Meet America's top 10 most successful businesswomen in 2023Gail Miller. Image: Getty Images

7. Gail Miller

  • Wealth: $4.2 billion
  • Source: Car dealerships
  • Age: 79
  • Residence: Salt Lake City
Miller wants to bring Major League Baseball to Utah. In April she and her family announced they’re leading a group of investors called Big League Utah that hopes to land an expansion team or an existing franchise. She and her husband, Larry (d 2009), owned the NBA’s Utah Jazz for 35 years before selling a majority stake in 2020 to fellow Utah billionaire Ryan Smith. In 2021 she sold the car dealerships she started with her husband for nearly $3.5 billion.

Meet America's top 10 most successful businesswomen in 2023Marian Ilitch. Image: Getty Images

8. Marian Ilitch

  • Wealth: $4 billion
  • Source: Little Caesars
  • Age: 90
  • Residence: Bingham Farms, MI
Ilitch’s Little Caesars, which had nearly $5 billion in estimated system-wide sales in 2022, became the official pizza sponsor of the NFL last year.

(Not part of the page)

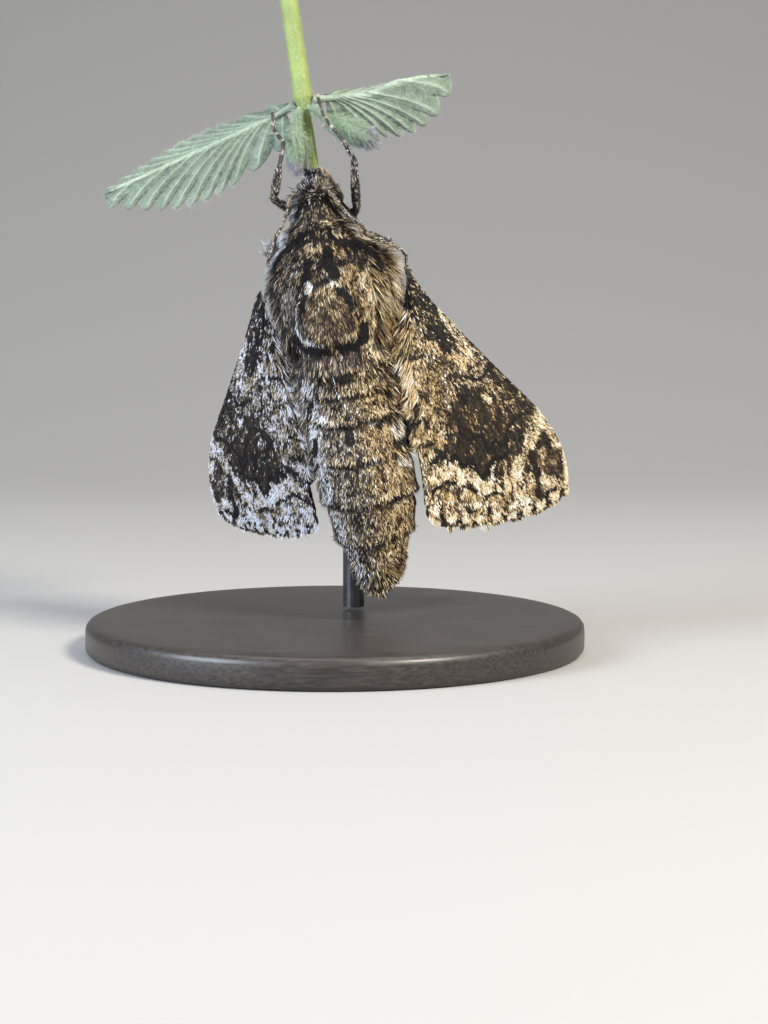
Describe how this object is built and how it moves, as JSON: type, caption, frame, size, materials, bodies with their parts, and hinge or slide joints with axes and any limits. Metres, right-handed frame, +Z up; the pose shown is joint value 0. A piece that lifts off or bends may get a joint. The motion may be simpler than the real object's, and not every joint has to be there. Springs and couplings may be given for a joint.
{
  "type": "pawpaw sphinx moth on a mint sprig and display stand",
  "caption": "Still, life-size sphinx moth with folded roof-like wings, clinging head up to a cut sprig of mint that a slim rod holds over a round display base.",
  "frame": {"origin": "middle of the display base's underside", "axes": "+Z up; -Y towards the viewer of the moth's back; +X to the moth's right side"},
  "size_m": [0.046, 0.046, 0.0606],
  "materials": {
    "moth_scales": "hair scales of brown, black, gold and cream",
    "wing_scales": "overlapping flat scales in black, brown, cream and white bands",
    "hindwing_scales": "overlapping flat scales, dull brown",
    "leg_scales": "dark brown with pale scale tips",
    "feeler": "dull cream above, brown below",
    "eye_lens": "dark and glossy",
    "stem_green": "waxy yellow green with short hairs",
    "leaf_green": "downy grey green with pale veins",
    "bud_down": "downy grey green with lilac hairs",
    "stand_black": "satin black lacquer"
  },
  "bodies": {
    "root": {"head": "moth_scales", "thorax": "moth_scales", "abdomen": "moth_scales", "eye_left": "eye_lens", "eye_right": "eye_lens", "antenna_left": "feeler", "antenna_right": "feeler", "proboscis": "leg_scales", "forewing_left": "wing_scales", "forewing_right": "wing_scales", "hindwing_left": "hindwing_scales", "hindwing_right": "hindwing_scales", "leg_fore_left": "leg_scales", "leg_fore_right": "leg_scales", "leg_mid_left": "leg_scales", "leg_mid_right": "leg_scales", "leg_hind_left": "leg_scales", "leg_hind_right": "leg_scales", "perch_stem": "stem_green", "perch_leaf_left": "leaf_green", "perch_leaf_right": "leaf_green", "perch_bud_left": "bud_down", "perch_bud_right": "bud_down", "stand_base": "stand_black", "stand_rod": "stand_black"}
  },
  "joints": []
}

She also owns an NHL team (Detroit Red Wings), an MLB team (Detroit Tigers) and the MotorCity Casino Hotel, as well as other companies in the food, sports and entertainment industries. She’s the chairwoman of Ilitch Holdings while her son Chris is CEO.

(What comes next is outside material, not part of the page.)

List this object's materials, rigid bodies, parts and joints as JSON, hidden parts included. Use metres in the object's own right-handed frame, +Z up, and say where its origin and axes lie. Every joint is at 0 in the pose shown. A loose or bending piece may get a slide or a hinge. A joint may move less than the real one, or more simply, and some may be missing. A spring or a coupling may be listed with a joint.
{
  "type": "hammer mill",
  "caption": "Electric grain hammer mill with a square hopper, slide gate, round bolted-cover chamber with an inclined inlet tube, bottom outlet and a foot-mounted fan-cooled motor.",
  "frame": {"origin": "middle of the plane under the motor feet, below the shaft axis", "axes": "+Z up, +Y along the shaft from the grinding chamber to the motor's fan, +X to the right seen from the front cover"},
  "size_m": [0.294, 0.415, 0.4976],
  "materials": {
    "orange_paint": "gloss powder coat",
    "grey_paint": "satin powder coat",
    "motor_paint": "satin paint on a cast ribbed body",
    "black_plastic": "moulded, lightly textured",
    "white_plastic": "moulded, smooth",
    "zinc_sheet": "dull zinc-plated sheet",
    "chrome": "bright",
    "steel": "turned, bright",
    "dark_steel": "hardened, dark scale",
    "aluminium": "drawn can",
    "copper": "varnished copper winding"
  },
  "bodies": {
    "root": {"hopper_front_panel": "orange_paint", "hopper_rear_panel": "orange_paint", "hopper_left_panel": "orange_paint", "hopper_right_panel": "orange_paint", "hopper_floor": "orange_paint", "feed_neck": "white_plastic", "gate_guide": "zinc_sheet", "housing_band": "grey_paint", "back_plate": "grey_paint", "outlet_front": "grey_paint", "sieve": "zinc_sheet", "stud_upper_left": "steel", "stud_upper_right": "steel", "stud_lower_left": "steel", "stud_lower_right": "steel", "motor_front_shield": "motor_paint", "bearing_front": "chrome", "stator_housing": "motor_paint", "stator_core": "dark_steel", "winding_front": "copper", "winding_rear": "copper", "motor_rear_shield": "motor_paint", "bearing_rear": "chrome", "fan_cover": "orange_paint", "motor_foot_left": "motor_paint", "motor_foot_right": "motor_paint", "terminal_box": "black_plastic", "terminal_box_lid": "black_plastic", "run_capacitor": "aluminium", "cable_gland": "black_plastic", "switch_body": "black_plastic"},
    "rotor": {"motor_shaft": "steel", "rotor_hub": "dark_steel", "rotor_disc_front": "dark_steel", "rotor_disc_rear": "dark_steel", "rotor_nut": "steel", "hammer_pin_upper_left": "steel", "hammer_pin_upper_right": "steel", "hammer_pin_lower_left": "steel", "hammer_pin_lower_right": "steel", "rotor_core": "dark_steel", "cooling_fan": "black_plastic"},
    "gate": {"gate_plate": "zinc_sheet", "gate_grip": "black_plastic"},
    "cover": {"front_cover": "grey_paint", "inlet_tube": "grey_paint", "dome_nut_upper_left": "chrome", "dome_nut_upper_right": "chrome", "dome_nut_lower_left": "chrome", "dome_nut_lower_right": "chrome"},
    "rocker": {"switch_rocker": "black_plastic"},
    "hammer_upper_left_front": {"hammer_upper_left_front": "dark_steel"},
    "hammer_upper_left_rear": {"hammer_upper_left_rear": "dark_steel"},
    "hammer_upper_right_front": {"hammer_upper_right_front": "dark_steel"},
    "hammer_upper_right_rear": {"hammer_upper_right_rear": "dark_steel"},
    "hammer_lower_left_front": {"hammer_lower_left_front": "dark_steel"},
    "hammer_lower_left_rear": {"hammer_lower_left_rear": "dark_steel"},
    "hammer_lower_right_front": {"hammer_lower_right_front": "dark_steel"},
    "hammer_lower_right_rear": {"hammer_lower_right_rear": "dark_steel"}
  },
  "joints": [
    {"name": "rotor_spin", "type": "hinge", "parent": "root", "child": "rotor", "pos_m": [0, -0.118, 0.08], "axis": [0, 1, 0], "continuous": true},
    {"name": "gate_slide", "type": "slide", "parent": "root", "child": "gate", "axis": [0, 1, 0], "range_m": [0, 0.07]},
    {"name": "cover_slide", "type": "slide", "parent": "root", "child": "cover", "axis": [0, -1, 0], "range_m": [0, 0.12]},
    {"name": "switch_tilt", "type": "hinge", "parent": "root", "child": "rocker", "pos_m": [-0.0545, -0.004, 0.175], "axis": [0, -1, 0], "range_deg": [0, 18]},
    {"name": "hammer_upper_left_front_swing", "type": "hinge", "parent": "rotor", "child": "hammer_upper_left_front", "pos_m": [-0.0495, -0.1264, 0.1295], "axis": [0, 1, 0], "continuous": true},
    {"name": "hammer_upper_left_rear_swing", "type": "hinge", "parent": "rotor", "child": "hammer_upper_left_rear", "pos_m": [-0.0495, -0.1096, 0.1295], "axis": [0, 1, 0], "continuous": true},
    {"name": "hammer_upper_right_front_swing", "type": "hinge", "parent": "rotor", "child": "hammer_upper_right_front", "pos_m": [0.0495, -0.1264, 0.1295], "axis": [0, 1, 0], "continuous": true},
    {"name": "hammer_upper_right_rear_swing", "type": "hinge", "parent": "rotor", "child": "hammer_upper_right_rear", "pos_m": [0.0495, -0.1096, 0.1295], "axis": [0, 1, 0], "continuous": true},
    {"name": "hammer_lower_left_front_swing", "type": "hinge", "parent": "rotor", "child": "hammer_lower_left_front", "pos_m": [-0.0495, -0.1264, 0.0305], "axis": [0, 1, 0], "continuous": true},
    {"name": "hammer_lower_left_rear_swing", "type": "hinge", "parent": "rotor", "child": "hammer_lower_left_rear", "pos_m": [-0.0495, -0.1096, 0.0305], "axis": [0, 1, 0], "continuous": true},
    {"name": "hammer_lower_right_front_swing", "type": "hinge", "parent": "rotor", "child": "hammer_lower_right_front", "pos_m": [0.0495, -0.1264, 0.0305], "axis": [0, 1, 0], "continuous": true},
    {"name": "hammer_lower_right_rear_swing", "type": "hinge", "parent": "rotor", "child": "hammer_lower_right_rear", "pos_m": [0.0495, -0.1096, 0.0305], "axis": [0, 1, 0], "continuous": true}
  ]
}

Meet America's top 10 most successful businesswomen in 2023Elizabeth Uihlein. Image: Getty Images

9. Elizabeth Uihlein

  • Wealth: $3.7 billion
  • Source: Packaging materials
  • Age: 77
  • Residence: Lake Forest, IL
Starting in their basement in 1980, Uihlein and her husband, Richard, built packaging supplies company Uline into a $6.1 billion (annual sales) giant. Elizabeth is its president, while Richard is CEO of the company, which sells more than 41,000 items including cardboard boxes and bubble wrap, via its well known catalogue. Together the couple have donated at least $190 million to conservative political causes.

Meet America's top 10 most successful businesswomen in 2023Peggy Cherng. Image: Getty Images

10. Peggy Cherng

  • Wealth: $3.1 billion
  • Source: Fast food
  • Age: 75
  • Residence: Las Vegas
Her Panda Express chain is celebrating 40 years of dishing out Chinese-American cuisine at malls, airports and free-standing stores, mainly in the US. An electrical engineering PhD, Cherng worked for Mc-Donnell Douglas and 3M before leaving to co-found the business with her husband, Andrew, in 1983. Cherng serves as co-CEO, with Andrew, of the 2,300-location chain, whose sales topped $5 billion last year. “I’ve always upheld a family-first mindset,” she tells Forbes.